Las corrientes revisionistas no son nuevas ni en la sociedad ni en la Iglesia, aunque últimamente parecen estar más en auge, sobre todo en determinados sectores empeñados en hacer prevalecer su propia visión de los acontecimientos frente a posiciones sólidamente definidas y asentadas.
Los procedimientos para implementar los cambios y modificaciones tampoco resultan originales o novedosos, por una parte se busca el apoyo de las bases, recurriendo paradójicamente al consenso mayoritario para cuestiones que afectan a los principios y a la doctrina, y que no avalaría ningún verdadero erudito en la materia, sometiendo a consulta algo que debiera dirimirse razonablemente desde las instancias de gobierno (jerarquía), con el debido asesoramiento, mientras que, por otro lado, observamos perplejos cómo, de espaldas al sentir general, se toman decisiones nombrando comisiones y «comités de expertos» para los asuntos que atañen directamente a la vida de las personas y que condicionan significativamente sus usos y costumbres y, por ende, su libertad personal y de conciencia. A nadie sorprende constatar, después, que los expertos designados tenían seguramente muy buena disposición al tiempo que quedaba acreditado su nulo conocimiento en la materia abordada.
Entre los candidatos históricos, a ser sometidos una y otra vez a revisionismo, se encuentra la iniciación cristiana. Lo más sorprendente y me atrevería decir, terrorífico, en todo esto, es que (salvo raras excepciones en algunas diócesis) la supuesta mejora no se plantea en términos de mayor acercamiento a la Tradición (con mayúscula) de la Iglesia, en pro del diálogo ecuménico y la urgente y prioritaria santificación de los fieles, en línea con la propuesta del Concilio Vaticano II. Aferrados obtusamente, siguiendo la ideología imperante, a una valoración negativa de toda pastoral anterior, pareciera que la auténtica evangelización empieza con nosotros, lanzándonos así, tan decidida como insensatamente, a inventar la fórmula magistral del apostolado cristiano, para acabar repitiendo esquemas que ya, en los años 70 del siglo pasado, dejaron totalmente en evidencia su ineficacia y nocividad. ¿Acaso lo que está pasando actualmente (¡otra vez!) con las vocaciones y los seminarios no es una elocuente ilustración de lo que acabamos de decir?.
Pero volviendo al tema de la iniciación cristiana, y a la obstinación de muchos clérigos por retrasar el momento de recibir por primera vez el Sacramento de la Eucaristía, solo un ignorante en psicología evolutiva y del aprendizaje, puede afirmar que cuanto más haya evolucionado el desarrollo intelectual del ser humano, más óptimo es el momento para iniciar la praxis religiosa. La ciencia psicológica, por el contrario, señala que las experiencias tempranas y el entrenamiento precoz es clave en la maduración del sujeto. El erróneo y manido argumento de que el niño debe saber leer para poder empezar la catequesis sistemática, si queremos que ésta sea fructífera, supone no solo un grave desconocimiento de la psicología del niño, sino, lo que es peor aún, una seria deformación de lo que debe ser la catequesis, confundiéndola con la actividad académica y olvidando sustancialmente su vertiente mistagógica.
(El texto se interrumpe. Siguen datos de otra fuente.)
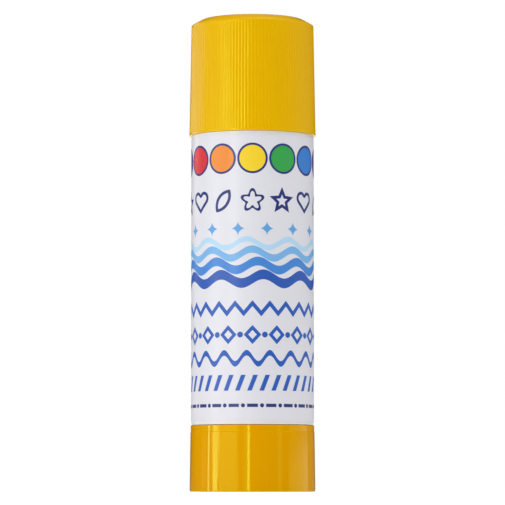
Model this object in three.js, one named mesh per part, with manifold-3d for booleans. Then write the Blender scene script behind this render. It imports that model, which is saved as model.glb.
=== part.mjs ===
// Twist-up glue stick, standing on its turning base with the cap on.
// Turning the base turns a threaded spindle. The carrier rides on that thread and can't turn in the
// barrel, so it climbs and pushes the glue out of the neck. The cap pulls off along the axis.
// Millimetres, +Z up. The origin is the centre of the foot ring that the stick stands on.
import * as THREE from "three";
import { mergeVertices } from "three/addons/utils/BufferGeometryUtils.js";
import Module from "manifold-3d";

// Turning base. Its rim stands out over the barrel, and it widens towards the foot.
const baseHeight = 13.75;
const baseOverhang = 0.18;
const baseDraft = 0.2;
const baseWall = 1.25;
const baseEdge = 0.35;
const footRingWidth = 1.5;
const footRecess = 2.6;
const webThickness = 1.6;
const bossRadius = 4.8;
const stiffenerCount = 8;
const stiffenerThickness = 1.0;
const stiffenerHeight = 5;

// Barrel
const barrelRadius = 12.62;
const barrelHeight = 59.55;
const barrelWall = 2.22;
const barrelEdge = 0.3;
const neckWall = 0.95;
const neckHeight = 20;
const neckEdge = 0.25;
const beadHeight = 0.2;
const beadLength = 1.6;
const beadRise = 2.4;
const floorThickness = 1.5;
const floorDrop = 0.55;
const spigotWall = 1.4;
const spigotDepth = 6.75;
const guideCount = 4;
const guideHeight = 0.5;
const guideWidth = 1.2;
const guideDrop = 1.0;

// Label
const filmThickness = 0.07;
const labelMargin = 0.3;
const labelLap = 3.2;

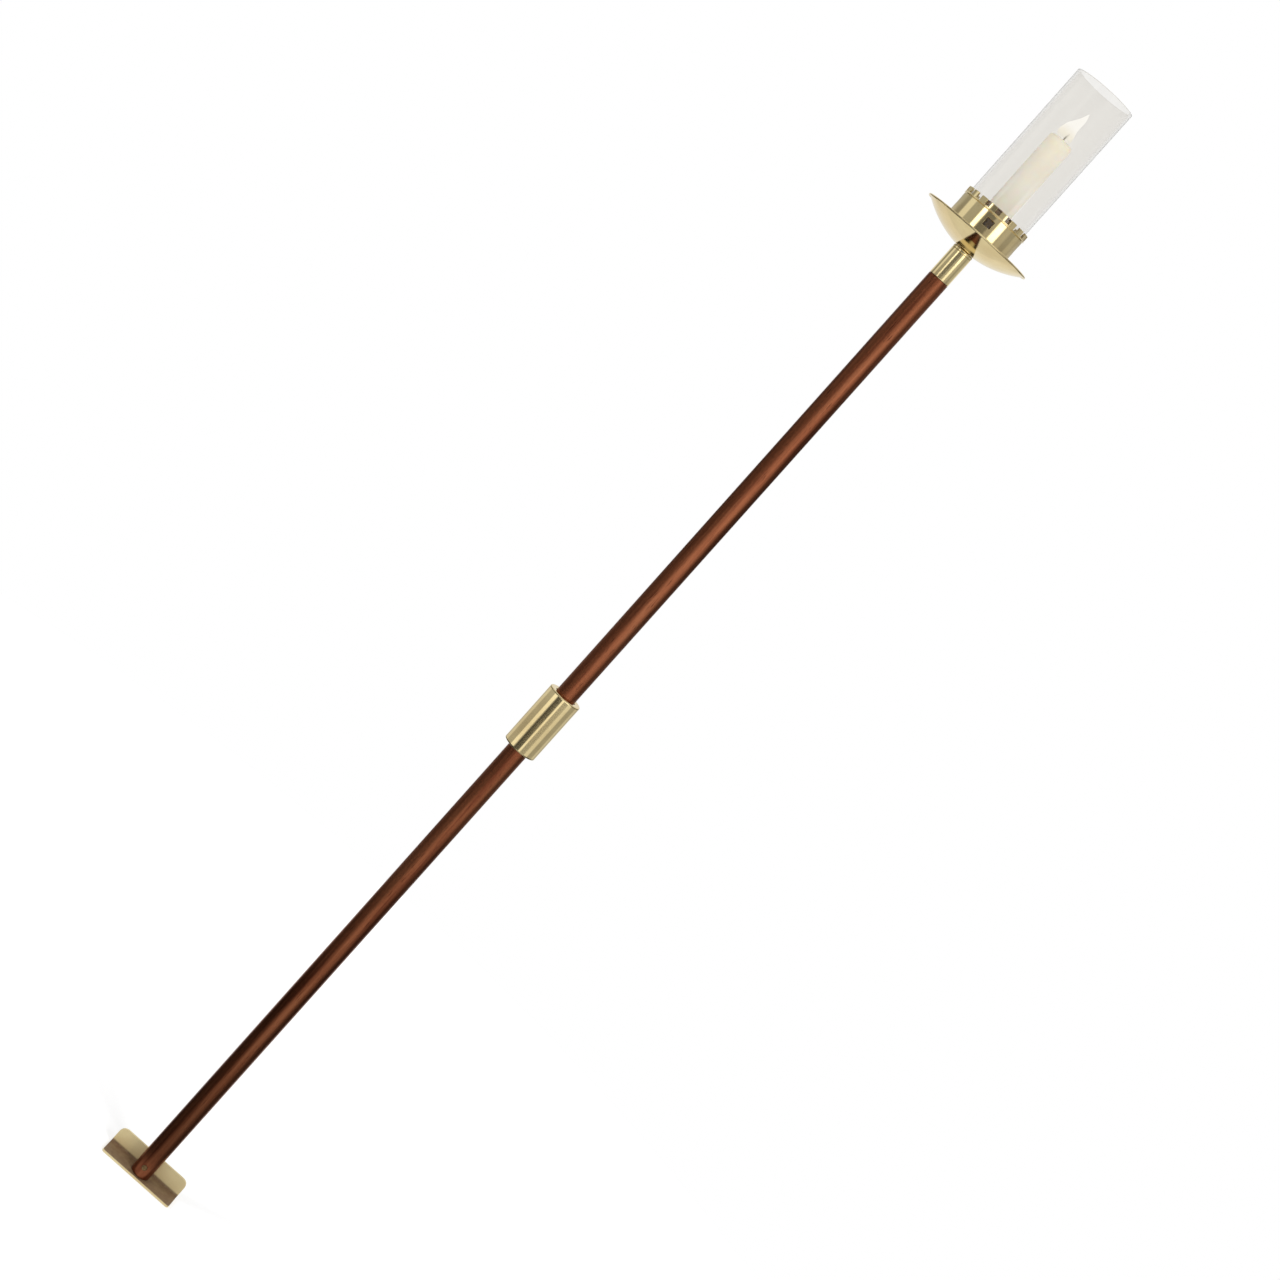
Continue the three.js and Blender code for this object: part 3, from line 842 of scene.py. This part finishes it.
def makeFlame():
    # a slim pale flame round the wick that leans in the draught
    line = through(flameShape["rings"], flameShape["steps"])
    outline = [(max(0, p.y) * mm, waxTop + p.x * mm, p.z * mm) for p in line]
    build = turn(outline, flameShape["facets"], False)
    finishes["flame"] = flameFinish(waxTop + line[0].x * mm, waxTop + line[-1].x * mm)
    finishMesh(build, "flame", "flame", "candle", [], 80)


glassShape = {"wall": 2.8 * mm, "rim": 1.3 * mm, "facets": 160}


def makeGlass():
    # open tube with fire-polished rims
    low, high = nodeBox("glass_cylinder")
    rim = glassShape["rim"]
    outer = high.x
    inner = outer - glassShape["wall"]
    profile = [(inner, low.z, rim), (outer, low.z, rim), (outer, high.z, rim), (inner, high.z, rim)]
    build = turn(softened(profile, True, 8), glassShape["facets"])
    finishMesh(build, "glassTube", "glass", "glass", ["glass_cylinder"], 60)


sleeveShape = {"boreGap": 0.8 * mm, "boreEdge": 1.4 * mm, "edge": 1.7 * mm, "facets": 160}


def makeSleeve():
    # thick ring with rounded ends, cut flat where it meets the pew end
    low, high = nodeBox("sleeve")
    edge, boreEdge = sleeveShape["edge"], sleeveShape["boreEdge"]
    outer = -low.y
    bore = nodeBox("lower_shaft")[1].x + sleeveShape["boreGap"]
    profile = [
        (bore, low.z, boreEdge), (outer, low.z, edge), (outer, high.z, edge), (bore, high.z, boreEdge),
    ]
    build = turn(softened(profile, True, 8), sleeveShape["facets"])
    everything = list(build.verts) + list(build.edges) + list(build.faces)
    cut = bmesh.ops.bisect_plane(
        build, geom=everything, plane_co=(0, high.y, 0), plane_no=(0, 1, 0), clear_outer=True)
    rim = [edge for edge in cut["geom_cut"] if isinstance(edge, bmesh.types.BMEdge)]
    bmesh.ops.edgenet_fill(build, edges=rim)
    finishMesh(build, "sleeveTurned", "brass", "pew_fittings", ["sleeve"])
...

Hace justo una década, los obispos del Sur, publicaron un extenso documento, bien fundamentado, de 233 páginas sobre la iniciación cristiana titulado «Renacidos del agua y del Espíritu», en el que insistían claramente acerca de la necesidad, no de retrasar, sino incluso de adelantar un año la celebración de la primera comunión. Decían textualmente: «contra el parecer de quienes no exentos de cierta inclinación hacia un «semipelagianismo inconsciente» consideran que la Eucaristía se ha de recibir con plena conciencia de adulto, oponiéndose a que los niños la puedan recibir en edad temprana, los obispos españoles observaban que desde los tiempos de San Pío X la Iglesia «no les exige una preparación superior o unos conocimientos completos de la doctrina cristiana (ICRO102)».
Mi generación hizo la Comunión a los siete años, edad apropiada, como señala el código de derecho canónico. Puedo atestiguar, desde mi propia experiencia, porque lo recuerdo perfectamente, que sabía lo que hacía, con un conocimiento adecuado a la edad. La concepción, un tanto mágica, algunos la mantienen incluso en la edad adulta, pero no esperemos que desaparezca totalmente antes de los 12 años. ¿Dónde está, entonces, el problema?, ¿en que supuestamente no somos quienes para privar de la Eucaristía a quien vive en situación irregular, porque no estamos en la conciencia de nadie, y sí somos quienes para decidir que un niño de ocho años no tiene madurez suficiente, todavía, para recibir a quien dijo «dejad que los niños se acerquen a mí»?